>>

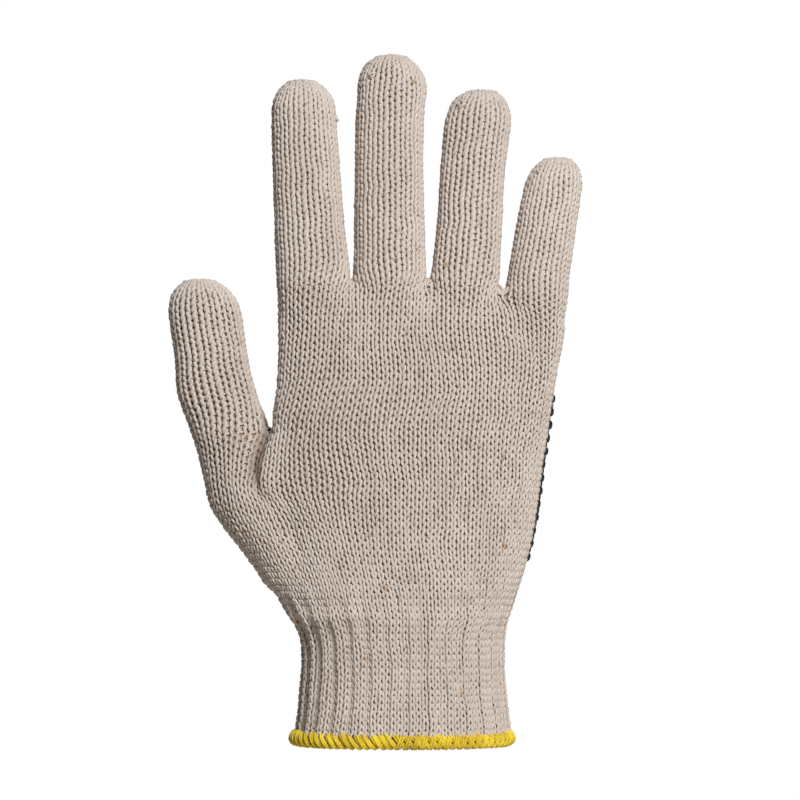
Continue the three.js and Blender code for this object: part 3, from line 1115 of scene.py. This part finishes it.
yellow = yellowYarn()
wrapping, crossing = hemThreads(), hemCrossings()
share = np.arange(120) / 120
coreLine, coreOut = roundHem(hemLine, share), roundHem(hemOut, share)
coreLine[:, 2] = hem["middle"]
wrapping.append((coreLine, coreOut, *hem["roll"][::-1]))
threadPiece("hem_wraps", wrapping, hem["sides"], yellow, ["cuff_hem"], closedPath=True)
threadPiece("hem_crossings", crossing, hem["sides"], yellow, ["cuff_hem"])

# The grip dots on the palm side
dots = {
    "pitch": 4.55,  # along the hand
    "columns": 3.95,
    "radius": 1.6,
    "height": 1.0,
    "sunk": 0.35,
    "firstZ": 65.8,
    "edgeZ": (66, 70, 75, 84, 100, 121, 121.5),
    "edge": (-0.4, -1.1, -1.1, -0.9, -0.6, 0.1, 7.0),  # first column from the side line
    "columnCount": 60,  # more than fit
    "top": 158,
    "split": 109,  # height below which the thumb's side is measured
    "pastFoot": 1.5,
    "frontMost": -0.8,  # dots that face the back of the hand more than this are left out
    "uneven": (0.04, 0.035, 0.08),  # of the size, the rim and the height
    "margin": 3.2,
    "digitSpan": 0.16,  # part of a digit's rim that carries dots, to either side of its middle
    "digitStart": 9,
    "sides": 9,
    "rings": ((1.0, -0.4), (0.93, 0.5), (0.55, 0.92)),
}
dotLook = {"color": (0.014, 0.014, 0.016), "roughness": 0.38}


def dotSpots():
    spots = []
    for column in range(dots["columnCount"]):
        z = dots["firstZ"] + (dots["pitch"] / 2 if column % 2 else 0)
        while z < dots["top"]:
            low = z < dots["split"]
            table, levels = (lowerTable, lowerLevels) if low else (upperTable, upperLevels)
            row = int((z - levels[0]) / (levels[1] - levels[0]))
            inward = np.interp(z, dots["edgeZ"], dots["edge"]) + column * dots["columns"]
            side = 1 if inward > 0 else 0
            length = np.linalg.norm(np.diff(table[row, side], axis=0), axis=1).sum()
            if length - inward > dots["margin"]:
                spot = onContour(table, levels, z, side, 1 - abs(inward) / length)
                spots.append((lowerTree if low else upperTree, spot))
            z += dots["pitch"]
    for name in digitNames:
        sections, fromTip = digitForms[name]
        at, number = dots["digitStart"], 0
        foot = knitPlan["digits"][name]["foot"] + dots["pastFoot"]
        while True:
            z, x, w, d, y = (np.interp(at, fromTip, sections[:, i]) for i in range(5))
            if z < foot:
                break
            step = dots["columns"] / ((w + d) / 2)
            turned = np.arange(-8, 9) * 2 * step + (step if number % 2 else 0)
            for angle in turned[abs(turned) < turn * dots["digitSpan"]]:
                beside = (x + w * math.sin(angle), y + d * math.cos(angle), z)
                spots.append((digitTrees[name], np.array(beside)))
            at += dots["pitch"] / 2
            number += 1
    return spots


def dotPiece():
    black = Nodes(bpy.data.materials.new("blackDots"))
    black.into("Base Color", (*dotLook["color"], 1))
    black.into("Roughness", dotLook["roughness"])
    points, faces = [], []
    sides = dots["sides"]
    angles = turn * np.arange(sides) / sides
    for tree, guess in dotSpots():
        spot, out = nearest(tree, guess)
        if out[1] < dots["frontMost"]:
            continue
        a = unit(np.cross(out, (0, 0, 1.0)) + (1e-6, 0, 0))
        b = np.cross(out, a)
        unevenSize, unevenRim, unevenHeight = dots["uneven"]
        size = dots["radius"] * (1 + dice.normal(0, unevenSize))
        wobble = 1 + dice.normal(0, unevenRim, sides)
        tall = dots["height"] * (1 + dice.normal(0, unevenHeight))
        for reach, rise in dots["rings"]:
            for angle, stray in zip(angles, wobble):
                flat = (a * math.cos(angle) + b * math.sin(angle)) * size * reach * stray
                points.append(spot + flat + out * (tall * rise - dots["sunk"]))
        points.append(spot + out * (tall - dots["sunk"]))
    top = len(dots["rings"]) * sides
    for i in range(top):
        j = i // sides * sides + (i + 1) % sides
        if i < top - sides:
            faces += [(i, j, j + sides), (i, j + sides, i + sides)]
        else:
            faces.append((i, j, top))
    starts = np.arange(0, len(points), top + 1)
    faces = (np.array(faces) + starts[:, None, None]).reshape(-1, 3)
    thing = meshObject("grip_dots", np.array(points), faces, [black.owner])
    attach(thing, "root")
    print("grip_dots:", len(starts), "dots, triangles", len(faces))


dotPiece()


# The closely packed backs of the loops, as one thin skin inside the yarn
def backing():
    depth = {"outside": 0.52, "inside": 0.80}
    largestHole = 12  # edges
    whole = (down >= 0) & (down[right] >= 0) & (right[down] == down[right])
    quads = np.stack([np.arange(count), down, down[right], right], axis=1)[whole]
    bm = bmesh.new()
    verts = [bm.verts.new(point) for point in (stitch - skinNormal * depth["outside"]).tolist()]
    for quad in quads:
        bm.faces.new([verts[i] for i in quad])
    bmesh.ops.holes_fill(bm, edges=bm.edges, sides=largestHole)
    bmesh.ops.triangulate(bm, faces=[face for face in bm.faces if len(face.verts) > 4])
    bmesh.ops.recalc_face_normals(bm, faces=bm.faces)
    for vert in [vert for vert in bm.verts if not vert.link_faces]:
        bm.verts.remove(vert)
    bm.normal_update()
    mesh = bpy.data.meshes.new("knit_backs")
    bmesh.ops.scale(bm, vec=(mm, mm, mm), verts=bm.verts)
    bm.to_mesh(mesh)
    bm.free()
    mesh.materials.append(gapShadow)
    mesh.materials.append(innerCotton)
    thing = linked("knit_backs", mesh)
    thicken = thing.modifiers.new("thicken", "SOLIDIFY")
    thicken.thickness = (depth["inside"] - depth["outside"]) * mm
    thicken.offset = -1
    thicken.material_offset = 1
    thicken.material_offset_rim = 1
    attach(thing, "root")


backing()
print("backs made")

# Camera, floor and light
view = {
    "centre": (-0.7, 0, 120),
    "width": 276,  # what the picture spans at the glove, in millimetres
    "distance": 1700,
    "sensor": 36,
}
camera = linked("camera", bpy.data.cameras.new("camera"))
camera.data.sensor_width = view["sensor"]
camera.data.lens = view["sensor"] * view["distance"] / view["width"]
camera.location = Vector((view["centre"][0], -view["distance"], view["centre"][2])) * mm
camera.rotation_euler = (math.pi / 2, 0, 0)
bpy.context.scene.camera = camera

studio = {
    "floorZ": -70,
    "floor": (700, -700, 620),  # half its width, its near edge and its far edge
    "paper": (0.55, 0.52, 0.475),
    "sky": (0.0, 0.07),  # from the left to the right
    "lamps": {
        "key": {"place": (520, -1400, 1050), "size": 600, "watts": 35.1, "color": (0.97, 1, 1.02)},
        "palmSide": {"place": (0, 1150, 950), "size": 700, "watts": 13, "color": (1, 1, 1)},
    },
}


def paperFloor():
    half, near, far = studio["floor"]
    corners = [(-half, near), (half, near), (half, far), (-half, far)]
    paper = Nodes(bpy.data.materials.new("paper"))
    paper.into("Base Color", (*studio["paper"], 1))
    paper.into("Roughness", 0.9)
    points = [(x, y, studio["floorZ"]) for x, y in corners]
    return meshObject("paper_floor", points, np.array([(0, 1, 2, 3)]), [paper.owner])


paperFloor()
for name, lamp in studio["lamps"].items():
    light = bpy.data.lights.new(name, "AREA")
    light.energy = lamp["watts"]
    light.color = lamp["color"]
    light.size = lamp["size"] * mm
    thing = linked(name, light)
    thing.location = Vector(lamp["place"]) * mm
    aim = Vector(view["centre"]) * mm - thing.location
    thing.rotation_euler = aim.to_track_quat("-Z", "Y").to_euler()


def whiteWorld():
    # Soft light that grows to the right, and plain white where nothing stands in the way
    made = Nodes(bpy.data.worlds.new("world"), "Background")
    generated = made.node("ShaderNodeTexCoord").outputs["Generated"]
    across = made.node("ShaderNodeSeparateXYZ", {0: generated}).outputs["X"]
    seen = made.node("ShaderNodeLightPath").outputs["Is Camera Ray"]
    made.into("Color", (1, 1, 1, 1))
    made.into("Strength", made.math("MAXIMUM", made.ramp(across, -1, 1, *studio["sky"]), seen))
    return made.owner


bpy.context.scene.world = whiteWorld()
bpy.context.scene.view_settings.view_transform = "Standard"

<<
>>

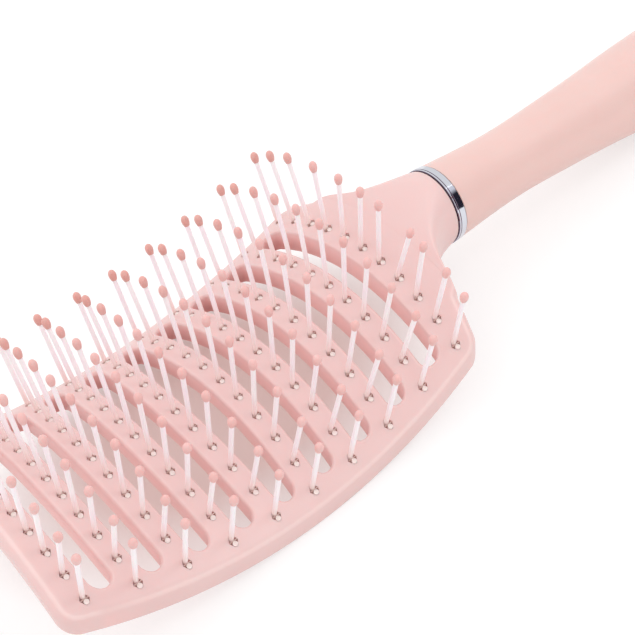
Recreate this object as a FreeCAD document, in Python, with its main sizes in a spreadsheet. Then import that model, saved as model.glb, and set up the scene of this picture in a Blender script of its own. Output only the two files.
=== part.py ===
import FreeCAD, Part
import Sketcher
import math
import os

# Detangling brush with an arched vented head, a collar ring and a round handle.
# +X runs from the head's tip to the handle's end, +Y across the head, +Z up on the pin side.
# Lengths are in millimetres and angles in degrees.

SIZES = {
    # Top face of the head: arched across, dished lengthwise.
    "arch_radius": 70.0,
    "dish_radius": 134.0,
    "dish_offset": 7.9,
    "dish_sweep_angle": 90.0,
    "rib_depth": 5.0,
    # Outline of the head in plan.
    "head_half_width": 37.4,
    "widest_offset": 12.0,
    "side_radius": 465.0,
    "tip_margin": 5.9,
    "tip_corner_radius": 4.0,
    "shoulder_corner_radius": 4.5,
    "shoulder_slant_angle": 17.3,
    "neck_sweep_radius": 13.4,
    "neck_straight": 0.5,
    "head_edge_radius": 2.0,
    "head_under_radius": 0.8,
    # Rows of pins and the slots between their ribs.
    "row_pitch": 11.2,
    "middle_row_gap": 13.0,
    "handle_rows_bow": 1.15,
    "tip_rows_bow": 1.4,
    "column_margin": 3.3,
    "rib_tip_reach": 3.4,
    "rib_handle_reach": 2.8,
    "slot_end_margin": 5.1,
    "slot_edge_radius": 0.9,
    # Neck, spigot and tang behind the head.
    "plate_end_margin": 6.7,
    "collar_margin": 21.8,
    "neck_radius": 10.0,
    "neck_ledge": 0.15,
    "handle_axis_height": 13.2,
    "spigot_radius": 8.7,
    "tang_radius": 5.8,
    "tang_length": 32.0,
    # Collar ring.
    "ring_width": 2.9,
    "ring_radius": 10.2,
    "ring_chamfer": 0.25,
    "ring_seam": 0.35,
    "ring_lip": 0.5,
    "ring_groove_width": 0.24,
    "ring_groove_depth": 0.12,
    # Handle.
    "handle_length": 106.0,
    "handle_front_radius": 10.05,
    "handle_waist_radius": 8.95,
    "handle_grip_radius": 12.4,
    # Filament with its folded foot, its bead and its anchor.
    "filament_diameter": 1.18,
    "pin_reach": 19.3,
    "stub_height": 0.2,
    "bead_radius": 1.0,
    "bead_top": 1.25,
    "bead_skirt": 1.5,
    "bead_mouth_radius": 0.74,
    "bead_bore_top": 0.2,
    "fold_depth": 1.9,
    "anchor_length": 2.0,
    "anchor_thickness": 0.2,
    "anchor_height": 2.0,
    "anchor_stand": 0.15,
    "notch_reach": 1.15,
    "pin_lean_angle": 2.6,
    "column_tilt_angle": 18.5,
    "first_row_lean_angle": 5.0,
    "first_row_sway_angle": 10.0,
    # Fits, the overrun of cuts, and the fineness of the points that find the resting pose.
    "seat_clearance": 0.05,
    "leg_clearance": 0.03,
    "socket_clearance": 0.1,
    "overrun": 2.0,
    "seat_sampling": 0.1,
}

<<

- What is being asked
Quote the lines that begin at the line containing "Recreate this object" and end at the line containing "# Lengths are", keeping both of those lines.

- The reply
Recreate this object as a FreeCAD document, in Python, with its main sizes in a spreadsheet. Then import that model, saved as model.glb, and set up the scene of this picture in a Blender script of its own. Output only the two files.
=== part.py ===
import FreeCAD, Part
import Sketcher
import math
import os

# Detangling brush with an arched vented head, a collar ring and a round handle.
# +X runs from the head's tip to the handle's end, +Y across the head, +Z up on the pin side.
# Lengths are in millimetres and angles in degrees.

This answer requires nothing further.